For the sake of easy math, let’s just decide to leave the utilities up to our tenant. In my area, taxes and insurance on a single family property will run around $180 per month. We’ll say the property is in great condition (just renovated), so we’ll only be putting aside $30 per month for maintenance costs. A one month vacancy per year will cost us about $100 a month. That gives us a total of $310 for expenses. Add on the $800 a month profit and we’re looking at $1110.

Also consider that single family homes usually generate the least amount of profit. Duplexes and apartment buildings will get you more cash for your buck. However, single family homes are easier to get rid of should you decide the money you’re making isn’t worth it. It’s much harder to dump an apartment building.

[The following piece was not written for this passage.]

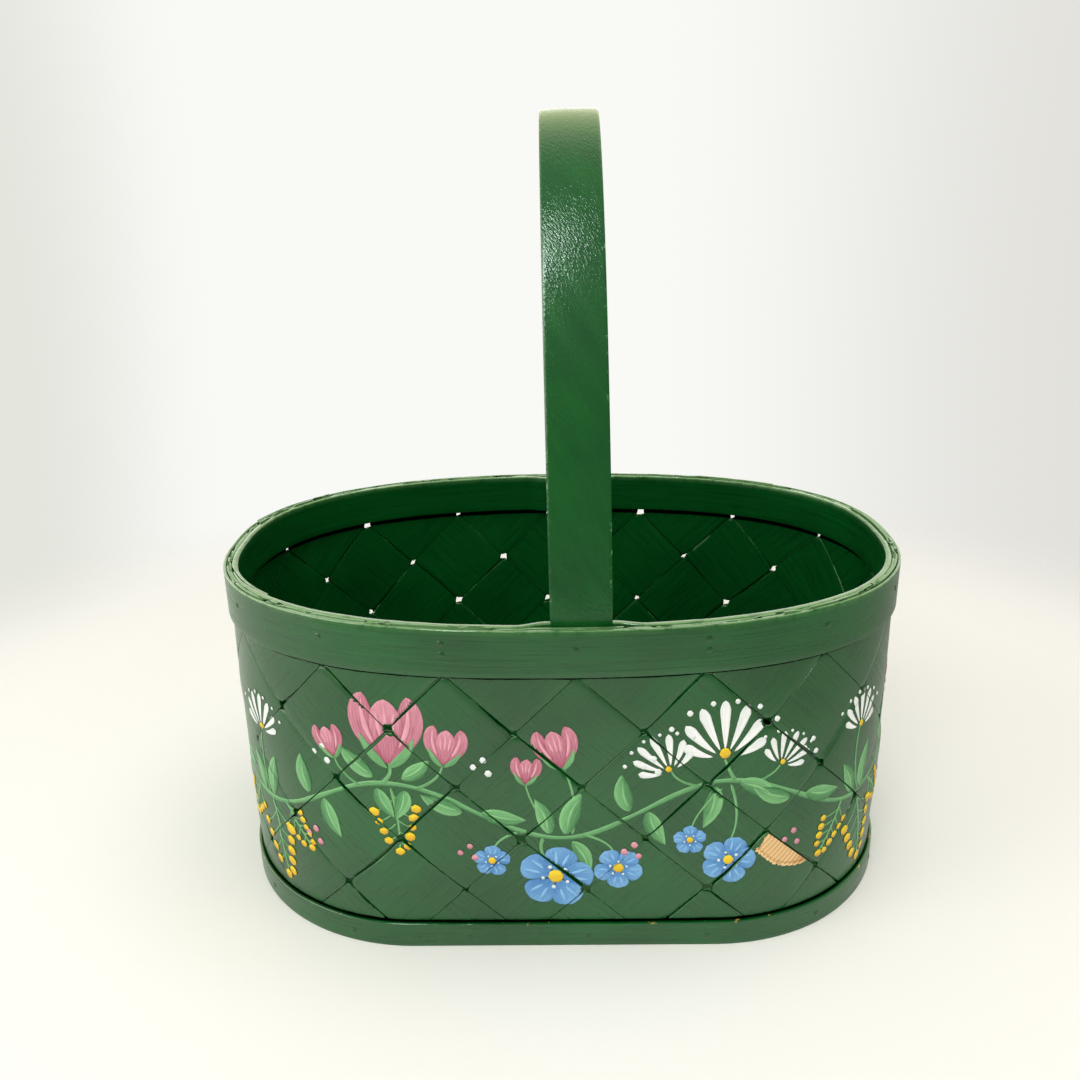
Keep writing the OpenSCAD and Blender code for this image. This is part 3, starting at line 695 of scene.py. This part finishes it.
def layFilm(name, marks, material):  # lays strokes on the splint that is uppermost in each crossing
    rows, padded = [], []
    for mark in marks:
        for a, b, part in cutToCrossings(mark):
            first = len(rows)
            rows += [(*spot, a, b, (b - a) % 2 == 0) for spot in part]
            padded.append([first + min(k, len(part) - 1) for k in range(8)])
    spots, inverse = np.unique(np.round(np.array(rows, dtype=float), 6), axis=0, return_inverse=True)
    corners = inverse.reshape(-1)[np.array(padded)]
    column, height = offLattice(*holdToCrossing(*spots[:, [0, 1, 6, 7, 8]].T))
    starts, outward = wallPlaces(column, height, np.full(len(spots), startOut))
    places, good = np.zeros_like(starts), np.zeros(len(spots), bool)
    for k, (start, out) in enumerate(zip(starts, outward)):
        hit = weave.ray_cast(Vector(start), Vector(-out), startOut)
        if hit[0] and startOut - hit[3] > overLayer:
            places[k], good[k] = hit[0], True
    corners = corners[good[corners].all(axis=1)]
    x, y = (np.stack([column * wall["columnWidth"], height]))[:, corners]
    area = (x * np.roll(y, -1, axis=1) - np.roll(x, -1, axis=1) * y).sum(axis=1)
    corners = np.where((area < 0)[:, None], corners[:, ::-1], corners)[np.abs(area) > leastArea]
    used, corners = np.unique(corners, return_inverse=True)
    faces = [list(dict.fromkeys(face)) for face in corners.reshape(-1, 8).tolist()]
    top = places[used] + outward[used] * (garland["paintThick"] + spots[used, 2] * mm)[:, None]
    notes = spots[used, 3:6] * (mm, mm, 1)
    mesh = addMesh(name, top.tolist(), faces)
    stroke = mesh.attributes.new("stroke", "FLOAT_VECTOR", "POINT")
    stroke.data.foreach_set("vector", notes.astype(np.float32).ravel())
    shape = bmesh.new()
    shape.from_mesh(mesh)
    bmesh.ops.remove_doubles(shape, verts=shape.verts, dist=closeMarks)
    bmesh.ops.dissolve_degenerate(shape, edges=shape.edges, dist=closeMarks)
    for face in shape.faces:
        face.smooth = True
    shape.to_mesh(mesh)
    shape.free()
    mesh.materials.append(material)
    obj = addObject(name, mesh)
    thicken = obj.modifiers.new("Thickness", "SOLIDIFY")
    thicken.thickness = garland["paintThick"] + garland["underneath"]
    thicken.offset = -1
    return seat(obj, "splint_paint")


def brushedPaint(name, look):
    # acrylic laid with a loaded brush: two tones streaked along each stroke, satin and faintly ridged
    material, node, coat = startMaterial(name)
    stroke = node("Attribute", attribute_name="stroke").outputs["Vector"]
    stretch = (1 / look["hairLong"], 1 / look["hairWide"], 9.0)
    stretch = node("VectorMath", stroke, stretch, operation="MULTIPLY")
    hairs = node("TexNoise", {"Vector": stretch, "Scale": 1.0, "Detail": 3.0, "Roughness": 0.6})
    tone = node("MULTIPLY_ADD", node("SUBTRACT", hairs, 0.5), look["streak"],
                node("SeparateXYZ", stroke).outputs["Z"], use_clamp=True)
    colour = node("Mix", {0: tone, 6: paintColour(look["dark"]), 7: paintColour(look["light"])},
                  data_type="RGBA")
    bump = node("Bump", {"Strength": 1.0, "Distance": 1.0, "Height": node("MULTIPLY", hairs, look["ridge"])})
    coat({"Base Color": colour, "Roughness": look["roughness"], "Normal": bump, "IOR": 1.49})
    return material


# where the face of one splint has torn away: bare ribbed wood with a ragged, lifted lip, and a painted
# shadow just beyond the lip
torn = {"outline": [(-0.02, 3.035), (-0.012, 3.2), (-0.012, 3.44), (-0.012, 3.76), (-0.06, 3.75),
                    (-0.16, 3.63), (-0.23, 3.5), (-0.275, 3.37), (-0.27, 3.06), (-0.235, 3.035),
                    (-0.215, 3.075), (-0.13, 3.05), (-0.09, 3.035)],
        "reach": ((-0.32, 0.0), (3.02, 3.8)), "raggedWaves": (97, 151, 133), "shadeWidth": 0.009,
        "lipFrom": 3, "lipTo": 8, "step": 0.011, "rib": 2.35, "ribHeight": 0.13, "lipWidth": 0.026,
        "lipHeight": 0.3, "ragged": 0.006}  # the outline in lattice places, the lip by its corners


def tornMark():
    pitch = wall["splintPitch"] / mm
    p, q = np.meshgrid(*(np.arange(*ends, torn["step"]) for ends in torn["reach"]), indexing="ij")
    outline = np.array(torn["outline"])
    inside, nearLip = np.zeros(p.shape, bool), np.full(p.shape, 9.0)
    slow, quick, other = torn["raggedWaves"]
    rag = torn["ragged"] * (np.sin(q * slow) + np.sin(q * quick + 2) + np.sin(p * other))
    pr, qr = p + rag, q + rag[:, ::-1] * 0.6
    for k, (a, b) in enumerate(zip(outline, np.roll(outline, -1, axis=0))):
        crosses = (a[1] > qr) != (b[1] > qr)
        slope = (b[0] - a[0]) / (b[1] - a[1]) if b[1] != a[1] else 0
        inside ^= crosses & (pr < a[0] + (qr - a[1]) * slope)
        if torn["lipFrom"] <= k <= torn["lipTo"]:
            run = b - a
            t = np.clip(((pr - a[0]) * run[0] + (qr - a[1]) * run[1]) / (run @ run), 0, 1)
            nearLip = np.minimum(nearLip, np.hypot(pr - a[0] - t * run[0], qr - a[1] - t * run[1]))
    column, height = offLattice(p, q)
    waves = np.cos(q * pitch / torn["rib"] * 2 * math.pi + np.sin(p * 21) * 0.5)
    lip = np.clip(1 - nearLip / torn["lipWidth"], 0, 1)
    # painted shadow: a dark band just beyond the lifted lip
    behind = np.exp(-((nearLip - 1.6 * torn["lipWidth"]) / torn["shadeWidth"]) ** 2)
    tip = np.clip((q - 3.55) / 0.2, 0, 1)
    tone = 0.62 + 0.24 * waves + 0.5 * lip - 0.55 * behind - 0.45 * tip
    return {"grid": np.stack([column * wall["columnWidth"] / mm, height / mm], -1), "tone": tone,
            "lift": torn["ribHeight"] * (waves + 1) / 2 + torn["lipHeight"] * lip, "keep": inside,
            "run": p * pitch, "side": q * pitch}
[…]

I recommend beginning investors start off buying a single family home for their first investment property "preferably one of my properties or system". If, for no other reason, than to ‘try out’ being a landlord.

To be a successful landlord you’ve got to be a good judge of character and have a low tolerance for bullshit. "This is why I prefer you buy my properties and use my management company"

For example, if you’re the type to always give people a break, you may just end up with tenants who don’t pay rent for months at a time. You’ve got to be willing to be the bad guy. You’ll have tenants who will call you up with all sorts of sob stories about sick children and lost jobs and you’ve got to be able to say, “Too bad. I still need the rent.” If your personality is such that you’re unable to be a real prick when the situation requires, then you’ll find this out when you’ve only got a small, easy to sell building that can be dumped fairly quickly.

Of course, if you find that you have no problems whatsoever being an asshole from time to time, you can always start looking at duplexes and apartment buildings then. Once you’ve perfected your personal system, you can start making some really tremendous cash flow providing something that everyone will always need " A roof over there head".